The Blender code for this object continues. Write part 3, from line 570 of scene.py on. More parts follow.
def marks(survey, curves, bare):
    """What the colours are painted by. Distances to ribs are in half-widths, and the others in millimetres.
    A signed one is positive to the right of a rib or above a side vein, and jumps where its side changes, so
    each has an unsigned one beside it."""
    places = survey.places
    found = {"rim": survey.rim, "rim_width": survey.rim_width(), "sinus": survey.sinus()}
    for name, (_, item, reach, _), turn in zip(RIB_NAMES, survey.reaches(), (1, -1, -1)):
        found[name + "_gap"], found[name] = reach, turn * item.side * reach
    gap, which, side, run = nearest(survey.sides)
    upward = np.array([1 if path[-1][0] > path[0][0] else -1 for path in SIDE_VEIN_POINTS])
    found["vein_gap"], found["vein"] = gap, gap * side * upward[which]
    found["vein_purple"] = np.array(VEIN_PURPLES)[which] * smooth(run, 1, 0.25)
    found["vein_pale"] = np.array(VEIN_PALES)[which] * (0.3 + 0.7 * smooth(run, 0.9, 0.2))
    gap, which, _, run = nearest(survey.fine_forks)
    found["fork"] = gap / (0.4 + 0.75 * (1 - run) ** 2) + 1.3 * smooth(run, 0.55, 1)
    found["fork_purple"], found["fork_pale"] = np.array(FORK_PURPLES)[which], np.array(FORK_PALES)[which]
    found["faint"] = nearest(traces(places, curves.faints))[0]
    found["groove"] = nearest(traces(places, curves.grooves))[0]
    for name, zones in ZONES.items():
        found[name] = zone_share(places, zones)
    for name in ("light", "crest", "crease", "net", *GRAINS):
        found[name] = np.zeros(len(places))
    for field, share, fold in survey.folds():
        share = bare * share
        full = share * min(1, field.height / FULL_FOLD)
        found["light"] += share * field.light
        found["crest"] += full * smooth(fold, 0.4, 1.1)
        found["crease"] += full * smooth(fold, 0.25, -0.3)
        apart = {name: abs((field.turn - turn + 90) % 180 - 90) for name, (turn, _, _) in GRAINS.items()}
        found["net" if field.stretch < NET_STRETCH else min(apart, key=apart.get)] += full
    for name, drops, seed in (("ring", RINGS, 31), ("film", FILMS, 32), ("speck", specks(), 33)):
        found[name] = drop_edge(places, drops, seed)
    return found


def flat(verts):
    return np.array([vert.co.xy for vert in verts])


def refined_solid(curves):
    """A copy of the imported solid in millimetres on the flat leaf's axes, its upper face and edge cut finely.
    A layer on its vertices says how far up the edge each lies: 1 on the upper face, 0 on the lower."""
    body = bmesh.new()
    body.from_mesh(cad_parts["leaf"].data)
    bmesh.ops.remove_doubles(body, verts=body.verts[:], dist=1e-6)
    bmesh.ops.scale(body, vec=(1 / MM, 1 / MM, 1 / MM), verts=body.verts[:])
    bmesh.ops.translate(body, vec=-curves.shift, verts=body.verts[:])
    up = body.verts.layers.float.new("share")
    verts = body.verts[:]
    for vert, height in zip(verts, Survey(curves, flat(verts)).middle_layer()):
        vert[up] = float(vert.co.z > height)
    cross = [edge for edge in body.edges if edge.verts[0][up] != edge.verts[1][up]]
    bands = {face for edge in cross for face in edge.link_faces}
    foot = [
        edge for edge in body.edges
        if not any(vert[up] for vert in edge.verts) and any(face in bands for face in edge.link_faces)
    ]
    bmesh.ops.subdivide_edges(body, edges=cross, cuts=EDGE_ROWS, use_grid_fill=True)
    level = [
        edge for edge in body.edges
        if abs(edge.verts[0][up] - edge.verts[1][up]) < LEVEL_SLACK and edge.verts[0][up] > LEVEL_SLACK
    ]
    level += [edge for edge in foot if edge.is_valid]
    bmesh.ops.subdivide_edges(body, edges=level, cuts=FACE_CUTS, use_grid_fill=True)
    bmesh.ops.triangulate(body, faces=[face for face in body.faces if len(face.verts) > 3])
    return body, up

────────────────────

## WHAT THIS TASK INVOLVES
The data above must be returned in full, exactly as written.

## TASK RESPONSE
The Blender code for this object continues. Write part 3, from line 570 of scene.py on. More parts follow.
def marks(survey, curves, bare):
    """What the colours are painted by. Distances to ribs are in half-widths, and the others in millimetres.
    A signed one is positive to the right of a rib or above a side vein, and jumps where its side changes, so
    each has an unsigned one beside it."""
    places = survey.places
    found = {"rim": survey.rim, "rim_width": survey.rim_width(), "sinus": survey.sinus()}
    for name, (_, item, reach, _), turn in zip(RIB_NAMES, survey.reaches(), (1, -1, -1)):
        found[name + "_gap"], found[name] = reach, turn * item.side * reach
    gap, which, side, run = nearest(survey.sides)
    upward = np.array([1 if path[-1][0] > path[0][0] else -1 for path in SIDE_VEIN_POINTS])
    found["vein_gap"], found["vein"] = gap, gap * side * upward[which]
    found["vein_purple"] = np.array(VEIN_PURPLES)[which] * smooth(run, 1, 0.25)
    found["vein_pale"] = np.array(VEIN_PALES)[which] * (0.3 + 0.7 * smooth(run, 0.9, 0.2))
    gap, which, _, run = nearest(survey.fine_forks)
    found["fork"] = gap / (0.4 + 0.75 * (1 - run) ** 2) + 1.3 * smooth(run, 0.55, 1)
    found["fork_purple"], found["fork_pale"] = np.array(FORK_PURPLES)[which], np.array(FORK_PALES)[which]
    found["faint"] = nearest(traces(places, curves.faints))[0]
    found["groove"] = nearest(traces(places, curves.grooves))[0]
    for name, zones in ZONES.items():
        found[name] = zone_share(places, zones)
    for name in ("light", "crest", "crease", "net", *GRAINS):
        found[name] = np.zeros(len(places))
    for field, share, fold in survey.folds():
        share = bare * share
        full = share * min(1, field.height / FULL_FOLD)
        found["light"] += share * field.light
        found["crest"] += full * smooth(fold, 0.4, 1.1)
        found["crease"] += full * smooth(fold, 0.25, -0.3)
        apart = {name: abs((field.turn - turn + 90) % 180 - 90) for name, (turn, _, _) in GRAINS.items()}
        found["net" if field.stretch < NET_STRETCH else min(apart, key=apart.get)] += full
    for name, drops, seed in (("ring", RINGS, 31), ("film", FILMS, 32), ("speck", specks(), 33)):
        found[name] = drop_edge(places, drops, seed)
    return found


def flat(verts):
    return np.array([vert.co.xy for vert in verts])


def refined_solid(curves):
    """A copy of the imported solid in millimetres on the flat leaf's axes, its upper face and edge cut finely.
    A layer on its vertices says how far up the edge each lies: 1 on the upper face, 0 on the lower."""
    body = bmesh.new()
    body.from_mesh(cad_parts["leaf"].data)
    bmesh.ops.remove_doubles(body, verts=body.verts[:], dist=1e-6)
    bmesh.ops.scale(body, vec=(1 / MM, 1 / MM, 1 / MM), verts=body.verts[:])
    bmesh.ops.translate(body, vec=-curves.shift, verts=body.verts[:])
    up = body.verts.layers.float.new("share")
    verts = body.verts[:]
    for vert, height in zip(verts, Survey(curves, flat(verts)).middle_layer()):
        vert[up] = float(vert.co.z > height)
    cross = [edge for edge in body.edges if edge.verts[0][up] != edge.verts[1][up]]
    bands = {face for edge in cross for face in edge.link_faces}
    foot = [
        edge for edge in body.edges
        if not any(vert[up] for vert in edge.verts) and any(face in bands for face in edge.link_faces)
    ]
    bmesh.ops.subdivide_edges(body, edges=cross, cuts=EDGE_ROWS, use_grid_fill=True)
    level = [
        edge for edge in body.edges
        if abs(edge.verts[0][up] - edge.verts[1][up]) < LEVEL_SLACK and edge.verts[0][up] > LEVEL_SLACK
    ]
    level += [edge for edge in foot if edge.is_valid]
    bmesh.ops.subdivide_edges(body, edges=level, cuts=FACE_CUTS, use_grid_fill=True)
    bmesh.ops.triangulate(body, faces=[face for face in body.faces if len(face.verts) > 3])
    return body, up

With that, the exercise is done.